A new paper correlates brain activity with how people make decisions.
Based on these images, the authors suggest that when individuals engage in risky behavior, such as drunk driving or unsafe sex, it's not because their brains' desire systems are too active, but because their self-control systems are not active enough.
Defense lawyers now have a new way to make criminal behavior exculpatory. Unless the judge knows something about the weaknesses of inferring cause and effect based on magnetic resonance imaging (MRI) and read this article about how mainstream media love weak observational studies because they make for catchy headlines.
Psychologists analyzed data from 108 subjects who sat in an MRI scanner while playing a video game that simulates risk-taking, called the Balloon Analogue Risk Task (BART) that past papers have used to correlate self-reported risk-taking such as drug and alcohol use, smoking, gambling, driving without a seatbelt, stealing and engaging in unprotected sex.
While playing the BART, the subject sees a balloon on the screen and is asked to make either a risky choice (inflate the balloon a little and earn a few cents) or a safe choice (stop the round and "cash out," keeping whatever money was earned up to that point). Sometimes inflating the balloon causes it to burst and the player loses all the cash earned from that round. After each successful balloon inflation, the game continues with the chance of earning another standard-sized reward or losing an increasingly large amount.

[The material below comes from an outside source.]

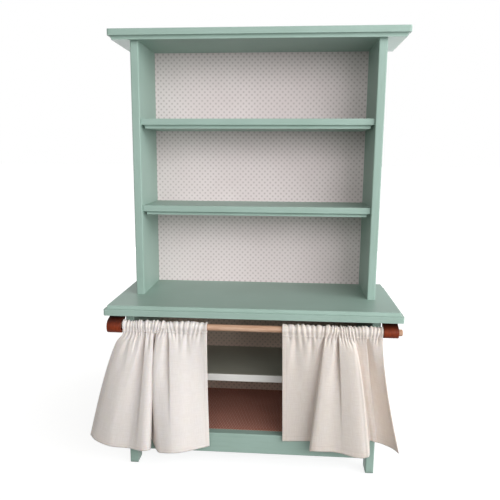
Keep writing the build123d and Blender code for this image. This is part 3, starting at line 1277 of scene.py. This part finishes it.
@dataclass
class GatheredCurtain:
    """A cotton curtain gathered on the rod by a sewn pocket.

    Attributes:
        pocket_round: the cloth that goes round the rod, from seam to seam.
        seam_drop: from the rod's axis down to the seam.
        seam_stand: how far in front of the rod's axis the seam hangs.
        pinch_turn: how far round the rod, in radians, the seam pinches the pocket.
        swell: how far a gather stands off the rod at its back.
        front_flat: how much less it stands off in front.
        least_swell: how far a valley stands off the rod at least.
        crease_rear: how much deeper than drawn the valleys are at the rod's back.
        crease_front: how much deeper they are in front.
        fold_run: the way below the seam in which the folds open.
        fold_start: how far they are open there, as a share of the hem's folds.
        lean_run: the way in which the valleys begin to lean.
        edge_run: the way in which the cloth stays clear of the leather loop.
        swing_power: below 1, the cloth swings forward sooner on its way down.
        swerve_power: below 1, it strays furthest above the middle of its way down.
        settle_scale: how many times larger the hanging copy is.
        held_top: how firmly the skirt keeps its laid-out shape at its top.
        held_hem: how firmly it keeps it at its hem.
    """

    plan: CurtainPlan
    rod_centre: Vector
    rod_radius: float
    flat_width: float = 300 * MM
    pocket_round: float = 54 * MM
    hem: float = 14 * MM
    side_hem: float = 7 * MM
    doubled_cloth: float = 1.26 * MM
    single_share: float = 0.55
    end_gap: float = 1.0 * MM
    seam_drop: float = 10.6 * MM
    seam_stand: float = 7.4 * MM
    pocket_slack: float = 0.9 * MM
    pinch_turn: float = 0.62
    swell: float = 3.0 * MM
    front_flat: float = 0.8 * MM
    least_swell: float = 0.5 * MM
    crease_rear: float = 1.5
    crease_front: float = 2.1
    fold_run: float = 22 * MM
    fold_start: float = 0.6
    lean_run: float = 10 * MM
    edge_run: float = 10 * MM
    swing_power: float = 0.9
    swerve_power: float = 0.7
    slant_drift: float = 0.26
    slant_jitter: float = 0.09
    tightness: tuple[float, float] = (0.6, 1.5)
    puff: tuple[float, float] = (-0.5, 1.3)
    pucker: float = 0.7 * MM
    seam_sag: float = 0.8 * MM
    columns: int = 241
    pocket_rows: int = 27
    skirt_rows: int = 90
    settle_frames: int = 20
    settle_scale: float = 10.0
    held_top: float = 0.62
    held_hem: float = 0.50

    def __post_init__(self) -> None:
        """Works out the names, the cloth's length and its material."""
        self.side = self.plan.side
        word = self.side.name.lower()
        self.node, self.body, self.strap = f"curtain_{word}", f"{word}_curtain", f"strap_{word}"
        self.flat_length = self.pocket_round + self.plan.skirt + self.hem
        sewn = (self.flat_width, self.plan.skirt, self.hem, self.side_hem)
        self.cotton = WovenCotton(f"cotton_{word}", self.plan.colour, self.plan.shade, *sewn).build()

    def _heading(self) -> tuple[float, float]:
        """The place of the heading, inside its leather loop.

        Returns:
            X of the heading's outer edge, and its width.
        """
        inner = 1 if self.side is Side.LEFT else 0
        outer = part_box(self.strap)[inner].x - self.side.value * self.end_gap
        return outer, abs(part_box(self.node)[inner].x - outer) - self.plan.trim

    def _hem(self) -> Hem:
        """Draws the hem line through its folds.

        Returns:
            The hem at even steps along the cloth.
        """
        outer, _ = self._heading()
        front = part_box("base_side_left")[0].y
        folds = self.plan.folds
        knots = np.array([(f.across, f.forward, f.height, f.head, f.bow, f.swerve) for f in folds])
        ridges = np.array([not f.valley for f in folds])
        place = np.arange(len(knots))
        hull = np.interp(place, place[ridges], knots[ridges, 1])
        dense = catmull_rom(np.column_stack([knots, hull]), steps=60)
        steps = np.linalg.norm(np.diff(dense[:, :3], axis=0), axis=1)
        run = np.concatenate([[0.0], np.cumsum(steps)])
        even = np.linspace(0.0, run[-1], self.columns)
        across, forward, height, heads, bow, swerve, ridge = (np.interp(even, run, row) for row in dense.T)
        points = [outer - self.side.value * across * MM, front - ridge * MM, height * MM]
        heads = np.clip(np.maximum.accumulate(heads), 0.0, 1.0)
        swerve = -self.side.value * swerve * MM
        return Hem(np.column_stack(points), (ridge - forward) * MM, heads, bow, swerve)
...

They say many health-relevant risky decisions share this same structure, such as when deciding how many alcoholic beverages to drink before driving home or how much one can experiment with drugs or cigarettes before developing an addiction.
The data for this study came from the Consortium for Neuropsychiatric Phenomics at UCLA, which recruited adults from the Los Angeles area for researchers to examine differences in response inhibition and working memory between healthy adults and patients diagnosed with bipolar disorder, schizophrenia, or adult attention deficit hyperactivity disorder (ADHD). Only data collected from healthy participants were included in the present analyses.
The scholars then searched for patterns of activity across the whole brain that preceded a person's making a risky choice or a safe choice in one set of subjects. Then they asked the software to predict what other subjects would choose during the game based solely on their brain activity. The software accurately predicted people's choices 71 percent of the time.
"These patterns are reliable enough that not only can we predict what will happen in an additional test on the same person, but on people we haven't seen before," said Russ Poldrack, director of UT Austin's Imaging Research Center and professor of psychology and neuroscience.
When the researchers trained their software on much smaller regions of the brain, they found that just analyzing the regions typically involved in executive functions such as control, working memory and attention was enough to predict a person's future choices. Therefore, the researchers concluded, when we make risky choices, it is primarily because of the failure of our control systems to stop us.
"We all have these desires, but whether we act on them is a function of control," says Sarah Helfinstein, a postdoctoral researcher at UT Austin and lead author, who says that additional research could focus on how external factors, such as peer pressure, lack of sleep or hunger, weaken the activity of our brains' control systems when we contemplate risky decisions. "If we can figure out the factors in the world that influence the brain, we can draw conclusions about what actions are best at helping people resist risks."
Published in the Proceedings of the National Academy of Sciences.